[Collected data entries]
■ ■ ■ ■ ■
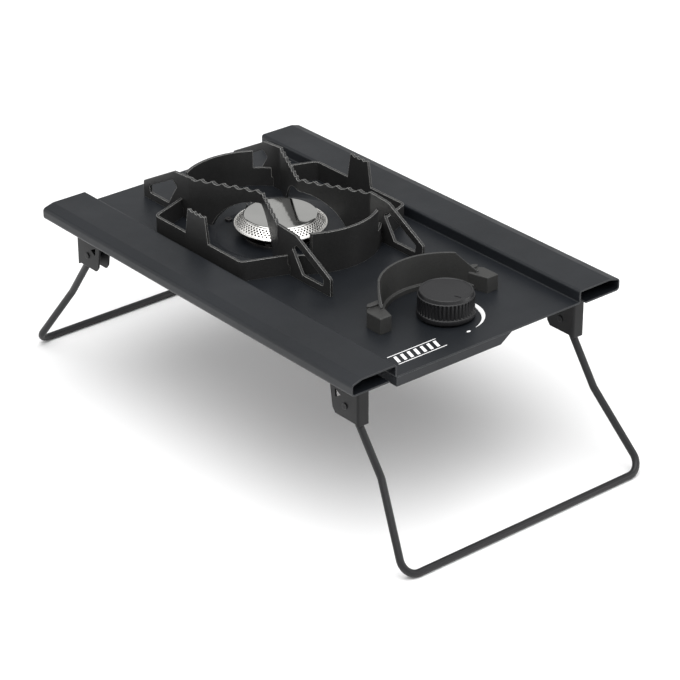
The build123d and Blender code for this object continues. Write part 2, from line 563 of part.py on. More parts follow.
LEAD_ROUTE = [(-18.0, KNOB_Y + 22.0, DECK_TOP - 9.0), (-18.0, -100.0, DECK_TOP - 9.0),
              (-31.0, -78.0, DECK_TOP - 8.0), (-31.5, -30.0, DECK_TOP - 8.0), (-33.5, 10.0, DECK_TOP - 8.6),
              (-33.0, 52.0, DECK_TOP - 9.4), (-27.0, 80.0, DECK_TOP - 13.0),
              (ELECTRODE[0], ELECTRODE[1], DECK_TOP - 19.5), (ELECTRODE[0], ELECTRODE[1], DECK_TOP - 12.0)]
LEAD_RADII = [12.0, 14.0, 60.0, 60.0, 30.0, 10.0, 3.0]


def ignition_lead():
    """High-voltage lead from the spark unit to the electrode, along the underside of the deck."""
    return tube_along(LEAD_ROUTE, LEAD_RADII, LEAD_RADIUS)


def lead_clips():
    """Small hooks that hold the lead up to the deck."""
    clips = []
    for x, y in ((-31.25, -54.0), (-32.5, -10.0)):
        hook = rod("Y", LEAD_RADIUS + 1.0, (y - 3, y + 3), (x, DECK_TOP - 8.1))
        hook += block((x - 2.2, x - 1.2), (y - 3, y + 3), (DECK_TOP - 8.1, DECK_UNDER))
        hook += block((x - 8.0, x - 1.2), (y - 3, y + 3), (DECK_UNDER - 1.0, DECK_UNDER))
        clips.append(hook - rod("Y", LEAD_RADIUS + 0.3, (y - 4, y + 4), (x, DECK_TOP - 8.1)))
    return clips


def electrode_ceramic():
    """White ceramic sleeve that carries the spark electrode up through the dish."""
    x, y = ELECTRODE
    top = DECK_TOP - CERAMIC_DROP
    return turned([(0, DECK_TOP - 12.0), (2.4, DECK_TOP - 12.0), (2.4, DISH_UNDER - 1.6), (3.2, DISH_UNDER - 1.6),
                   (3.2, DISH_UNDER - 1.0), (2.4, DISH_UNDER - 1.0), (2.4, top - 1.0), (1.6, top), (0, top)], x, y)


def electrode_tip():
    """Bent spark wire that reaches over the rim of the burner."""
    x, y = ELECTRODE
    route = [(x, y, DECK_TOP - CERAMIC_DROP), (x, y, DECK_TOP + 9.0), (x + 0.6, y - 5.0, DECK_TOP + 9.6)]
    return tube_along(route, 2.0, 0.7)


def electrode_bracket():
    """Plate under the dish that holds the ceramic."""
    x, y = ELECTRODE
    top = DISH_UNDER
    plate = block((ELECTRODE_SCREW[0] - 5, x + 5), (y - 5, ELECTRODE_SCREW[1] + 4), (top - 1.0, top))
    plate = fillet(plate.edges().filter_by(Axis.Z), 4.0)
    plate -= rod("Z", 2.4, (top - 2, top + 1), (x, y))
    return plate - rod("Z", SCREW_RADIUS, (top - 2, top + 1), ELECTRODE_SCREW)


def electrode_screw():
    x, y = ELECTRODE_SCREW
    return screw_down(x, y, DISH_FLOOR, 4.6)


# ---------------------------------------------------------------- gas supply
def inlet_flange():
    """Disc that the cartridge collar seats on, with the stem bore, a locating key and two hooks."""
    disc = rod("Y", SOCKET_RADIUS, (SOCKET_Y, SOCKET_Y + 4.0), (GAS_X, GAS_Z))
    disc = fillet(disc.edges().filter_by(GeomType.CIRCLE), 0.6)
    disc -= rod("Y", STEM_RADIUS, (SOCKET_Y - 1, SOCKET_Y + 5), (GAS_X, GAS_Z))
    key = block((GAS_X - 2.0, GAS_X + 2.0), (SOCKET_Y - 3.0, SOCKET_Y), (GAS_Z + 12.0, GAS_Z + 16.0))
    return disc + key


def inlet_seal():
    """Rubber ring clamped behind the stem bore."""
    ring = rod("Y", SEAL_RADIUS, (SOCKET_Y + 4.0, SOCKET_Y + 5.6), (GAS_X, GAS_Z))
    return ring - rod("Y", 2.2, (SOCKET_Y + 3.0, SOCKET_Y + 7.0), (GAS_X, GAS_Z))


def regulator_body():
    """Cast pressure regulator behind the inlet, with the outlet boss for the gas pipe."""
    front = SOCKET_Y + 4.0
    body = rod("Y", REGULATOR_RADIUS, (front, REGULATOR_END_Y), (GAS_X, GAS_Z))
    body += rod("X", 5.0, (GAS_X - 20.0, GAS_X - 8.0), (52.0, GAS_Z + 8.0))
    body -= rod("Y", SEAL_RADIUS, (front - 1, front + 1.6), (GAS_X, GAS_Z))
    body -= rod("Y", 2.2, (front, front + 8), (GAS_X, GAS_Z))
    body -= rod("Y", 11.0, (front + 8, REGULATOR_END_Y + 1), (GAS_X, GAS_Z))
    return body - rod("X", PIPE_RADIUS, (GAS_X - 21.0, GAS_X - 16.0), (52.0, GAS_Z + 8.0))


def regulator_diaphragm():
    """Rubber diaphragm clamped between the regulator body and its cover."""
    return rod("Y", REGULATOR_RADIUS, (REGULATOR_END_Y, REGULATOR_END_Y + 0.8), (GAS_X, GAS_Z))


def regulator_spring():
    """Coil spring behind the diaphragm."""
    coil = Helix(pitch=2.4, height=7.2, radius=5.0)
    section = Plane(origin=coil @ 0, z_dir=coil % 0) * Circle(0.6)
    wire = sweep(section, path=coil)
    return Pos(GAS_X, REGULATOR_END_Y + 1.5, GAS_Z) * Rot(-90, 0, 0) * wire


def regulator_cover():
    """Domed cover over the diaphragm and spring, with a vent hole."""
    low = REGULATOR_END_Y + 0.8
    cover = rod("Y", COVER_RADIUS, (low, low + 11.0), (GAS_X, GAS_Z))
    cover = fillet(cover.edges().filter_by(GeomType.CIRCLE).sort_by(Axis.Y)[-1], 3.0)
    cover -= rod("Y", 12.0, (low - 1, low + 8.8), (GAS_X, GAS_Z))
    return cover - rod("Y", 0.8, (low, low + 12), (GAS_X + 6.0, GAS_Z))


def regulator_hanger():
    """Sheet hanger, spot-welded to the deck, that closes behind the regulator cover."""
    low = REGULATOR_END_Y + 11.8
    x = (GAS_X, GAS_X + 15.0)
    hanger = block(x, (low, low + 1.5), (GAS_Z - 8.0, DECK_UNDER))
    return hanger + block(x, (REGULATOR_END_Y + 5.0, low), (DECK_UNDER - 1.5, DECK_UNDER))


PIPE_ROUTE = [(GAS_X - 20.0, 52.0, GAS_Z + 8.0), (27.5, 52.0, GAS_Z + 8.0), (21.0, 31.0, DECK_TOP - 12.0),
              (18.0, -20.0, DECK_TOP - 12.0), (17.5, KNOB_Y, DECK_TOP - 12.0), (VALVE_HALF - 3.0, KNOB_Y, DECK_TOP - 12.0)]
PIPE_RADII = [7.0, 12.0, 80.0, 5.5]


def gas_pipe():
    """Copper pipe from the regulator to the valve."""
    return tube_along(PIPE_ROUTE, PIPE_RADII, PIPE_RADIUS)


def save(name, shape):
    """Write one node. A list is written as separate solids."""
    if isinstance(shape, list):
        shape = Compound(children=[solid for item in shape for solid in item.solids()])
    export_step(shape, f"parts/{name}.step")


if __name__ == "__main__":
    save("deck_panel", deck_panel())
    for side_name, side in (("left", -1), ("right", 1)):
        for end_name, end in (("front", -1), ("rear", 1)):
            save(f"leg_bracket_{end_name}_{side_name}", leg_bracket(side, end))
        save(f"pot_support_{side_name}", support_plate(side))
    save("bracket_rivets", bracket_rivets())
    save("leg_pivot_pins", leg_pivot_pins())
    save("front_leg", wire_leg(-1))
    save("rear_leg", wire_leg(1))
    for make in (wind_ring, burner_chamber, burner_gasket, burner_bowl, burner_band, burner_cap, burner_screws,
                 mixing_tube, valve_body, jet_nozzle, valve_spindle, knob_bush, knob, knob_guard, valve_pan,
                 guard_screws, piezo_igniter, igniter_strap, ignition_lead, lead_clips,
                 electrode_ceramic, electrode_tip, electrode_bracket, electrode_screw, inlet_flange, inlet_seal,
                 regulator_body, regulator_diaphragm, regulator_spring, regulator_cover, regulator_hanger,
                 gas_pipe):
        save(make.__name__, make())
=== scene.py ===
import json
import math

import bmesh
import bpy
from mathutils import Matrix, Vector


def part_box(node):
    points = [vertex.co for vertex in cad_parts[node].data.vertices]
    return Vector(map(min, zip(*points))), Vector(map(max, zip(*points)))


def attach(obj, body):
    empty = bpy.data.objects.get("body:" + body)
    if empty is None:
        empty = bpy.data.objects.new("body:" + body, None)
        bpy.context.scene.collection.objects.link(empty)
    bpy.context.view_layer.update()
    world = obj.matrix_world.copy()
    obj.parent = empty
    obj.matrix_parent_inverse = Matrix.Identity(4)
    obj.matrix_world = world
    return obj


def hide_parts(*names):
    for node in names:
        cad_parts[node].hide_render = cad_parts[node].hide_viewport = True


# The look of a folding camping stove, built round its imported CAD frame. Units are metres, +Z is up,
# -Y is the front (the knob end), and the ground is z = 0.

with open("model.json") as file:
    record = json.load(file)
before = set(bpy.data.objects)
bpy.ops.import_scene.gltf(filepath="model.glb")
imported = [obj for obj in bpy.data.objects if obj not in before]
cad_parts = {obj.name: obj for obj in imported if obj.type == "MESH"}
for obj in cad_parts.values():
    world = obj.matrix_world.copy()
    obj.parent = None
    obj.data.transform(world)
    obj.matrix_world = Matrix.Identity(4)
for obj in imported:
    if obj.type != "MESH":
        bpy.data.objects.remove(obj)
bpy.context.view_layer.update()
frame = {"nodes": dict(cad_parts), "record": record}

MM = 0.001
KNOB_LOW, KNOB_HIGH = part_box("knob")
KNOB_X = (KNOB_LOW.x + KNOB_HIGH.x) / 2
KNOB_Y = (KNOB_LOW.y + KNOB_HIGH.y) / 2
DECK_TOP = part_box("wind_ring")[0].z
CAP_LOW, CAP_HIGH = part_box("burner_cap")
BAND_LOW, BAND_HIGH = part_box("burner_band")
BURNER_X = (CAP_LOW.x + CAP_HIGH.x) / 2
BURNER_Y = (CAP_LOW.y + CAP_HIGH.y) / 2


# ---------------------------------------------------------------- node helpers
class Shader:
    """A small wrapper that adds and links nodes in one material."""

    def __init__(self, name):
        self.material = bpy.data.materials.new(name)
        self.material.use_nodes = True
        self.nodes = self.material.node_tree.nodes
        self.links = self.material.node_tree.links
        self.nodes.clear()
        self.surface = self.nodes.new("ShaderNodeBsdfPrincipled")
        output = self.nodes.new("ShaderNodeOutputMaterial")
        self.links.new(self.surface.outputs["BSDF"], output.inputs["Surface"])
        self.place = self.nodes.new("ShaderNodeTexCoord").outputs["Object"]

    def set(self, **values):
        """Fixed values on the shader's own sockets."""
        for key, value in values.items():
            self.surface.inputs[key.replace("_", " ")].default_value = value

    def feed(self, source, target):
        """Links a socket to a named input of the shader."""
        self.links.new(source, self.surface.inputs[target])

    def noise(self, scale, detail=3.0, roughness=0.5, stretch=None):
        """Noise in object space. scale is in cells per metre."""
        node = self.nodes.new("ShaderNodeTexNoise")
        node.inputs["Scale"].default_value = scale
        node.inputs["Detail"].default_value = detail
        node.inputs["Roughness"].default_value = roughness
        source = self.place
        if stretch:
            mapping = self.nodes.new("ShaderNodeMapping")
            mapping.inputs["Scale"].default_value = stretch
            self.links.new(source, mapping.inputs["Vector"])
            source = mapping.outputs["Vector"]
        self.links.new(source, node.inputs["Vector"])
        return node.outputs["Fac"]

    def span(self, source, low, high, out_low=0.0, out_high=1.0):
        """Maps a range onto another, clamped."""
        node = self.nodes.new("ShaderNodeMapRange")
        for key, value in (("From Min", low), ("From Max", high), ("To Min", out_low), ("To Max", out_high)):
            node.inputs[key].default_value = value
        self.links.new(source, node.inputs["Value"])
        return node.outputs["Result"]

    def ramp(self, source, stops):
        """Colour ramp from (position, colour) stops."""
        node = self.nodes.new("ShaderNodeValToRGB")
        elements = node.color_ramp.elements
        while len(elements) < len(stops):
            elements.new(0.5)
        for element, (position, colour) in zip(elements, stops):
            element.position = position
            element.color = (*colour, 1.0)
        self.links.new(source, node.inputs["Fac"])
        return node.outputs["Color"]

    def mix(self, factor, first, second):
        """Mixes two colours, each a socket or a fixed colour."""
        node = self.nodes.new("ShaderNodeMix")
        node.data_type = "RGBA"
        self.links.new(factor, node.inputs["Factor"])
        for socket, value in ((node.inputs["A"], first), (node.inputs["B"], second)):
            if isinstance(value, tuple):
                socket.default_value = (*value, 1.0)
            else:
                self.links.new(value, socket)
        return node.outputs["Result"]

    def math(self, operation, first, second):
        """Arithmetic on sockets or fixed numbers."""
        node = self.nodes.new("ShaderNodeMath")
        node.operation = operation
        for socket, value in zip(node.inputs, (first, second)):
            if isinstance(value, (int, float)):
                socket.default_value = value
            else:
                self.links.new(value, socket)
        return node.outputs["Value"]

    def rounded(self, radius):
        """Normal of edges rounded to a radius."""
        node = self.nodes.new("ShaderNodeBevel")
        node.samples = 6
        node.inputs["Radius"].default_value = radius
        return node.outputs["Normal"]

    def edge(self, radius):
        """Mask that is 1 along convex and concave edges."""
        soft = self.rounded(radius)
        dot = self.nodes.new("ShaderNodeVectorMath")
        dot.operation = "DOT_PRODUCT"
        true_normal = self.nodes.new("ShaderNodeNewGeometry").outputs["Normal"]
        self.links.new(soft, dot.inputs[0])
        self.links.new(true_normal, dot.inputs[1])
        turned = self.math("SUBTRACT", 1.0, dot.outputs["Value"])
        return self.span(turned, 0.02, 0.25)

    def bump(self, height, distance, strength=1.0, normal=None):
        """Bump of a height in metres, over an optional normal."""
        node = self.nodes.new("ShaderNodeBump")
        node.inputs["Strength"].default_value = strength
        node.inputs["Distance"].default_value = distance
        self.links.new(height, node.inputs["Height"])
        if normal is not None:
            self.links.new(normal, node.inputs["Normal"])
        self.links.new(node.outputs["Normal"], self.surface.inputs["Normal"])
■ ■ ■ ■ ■
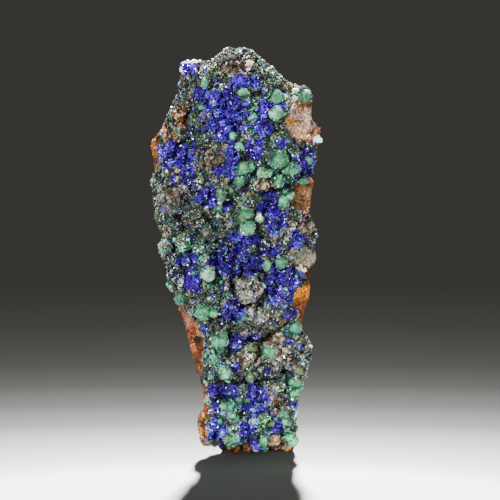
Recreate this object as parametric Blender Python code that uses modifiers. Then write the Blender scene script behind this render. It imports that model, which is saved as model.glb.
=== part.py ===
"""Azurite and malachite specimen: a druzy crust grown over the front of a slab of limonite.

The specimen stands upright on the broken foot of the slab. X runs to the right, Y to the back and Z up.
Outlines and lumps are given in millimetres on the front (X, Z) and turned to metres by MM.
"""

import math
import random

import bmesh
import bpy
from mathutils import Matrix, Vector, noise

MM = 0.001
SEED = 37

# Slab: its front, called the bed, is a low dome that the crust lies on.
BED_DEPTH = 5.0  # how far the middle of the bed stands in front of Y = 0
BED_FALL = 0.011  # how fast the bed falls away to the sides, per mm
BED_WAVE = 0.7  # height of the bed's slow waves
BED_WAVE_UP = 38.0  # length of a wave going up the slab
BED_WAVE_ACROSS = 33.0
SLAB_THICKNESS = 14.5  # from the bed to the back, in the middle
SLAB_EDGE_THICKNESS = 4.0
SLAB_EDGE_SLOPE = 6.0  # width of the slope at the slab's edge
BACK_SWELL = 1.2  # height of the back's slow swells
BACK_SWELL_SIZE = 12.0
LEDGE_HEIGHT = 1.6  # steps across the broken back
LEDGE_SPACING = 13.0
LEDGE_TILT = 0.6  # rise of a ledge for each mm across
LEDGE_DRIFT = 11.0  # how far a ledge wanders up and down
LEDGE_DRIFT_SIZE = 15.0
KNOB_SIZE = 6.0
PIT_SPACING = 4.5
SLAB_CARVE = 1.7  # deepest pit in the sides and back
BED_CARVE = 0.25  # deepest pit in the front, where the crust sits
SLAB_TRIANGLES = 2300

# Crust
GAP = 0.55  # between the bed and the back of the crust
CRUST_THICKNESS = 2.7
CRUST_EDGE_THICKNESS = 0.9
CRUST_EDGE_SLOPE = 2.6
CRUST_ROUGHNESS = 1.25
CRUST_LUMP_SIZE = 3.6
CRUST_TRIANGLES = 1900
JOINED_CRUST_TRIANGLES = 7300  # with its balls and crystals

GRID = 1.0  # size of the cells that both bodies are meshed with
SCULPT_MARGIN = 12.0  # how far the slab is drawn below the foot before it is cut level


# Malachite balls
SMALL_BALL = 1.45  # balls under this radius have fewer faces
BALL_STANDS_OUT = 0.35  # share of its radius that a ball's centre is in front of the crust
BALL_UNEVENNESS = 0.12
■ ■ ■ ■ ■
◆ **EXERCISE REQUIREMENTS**:
Nothing but the lines from the line that contains "Recreate this object" through the line that contains "slab of limonite." should be given again, each exactly as it stands, both ends included.

◆ **THE COMPLETED TASK**:
Recreate this object as parametric Blender Python code that uses modifiers. Then write the Blender scene script behind this render. It imports that model, which is saved as model.glb.
=== part.py ===
"""Azurite and malachite specimen: a druzy crust grown over the front of a slab of limonite.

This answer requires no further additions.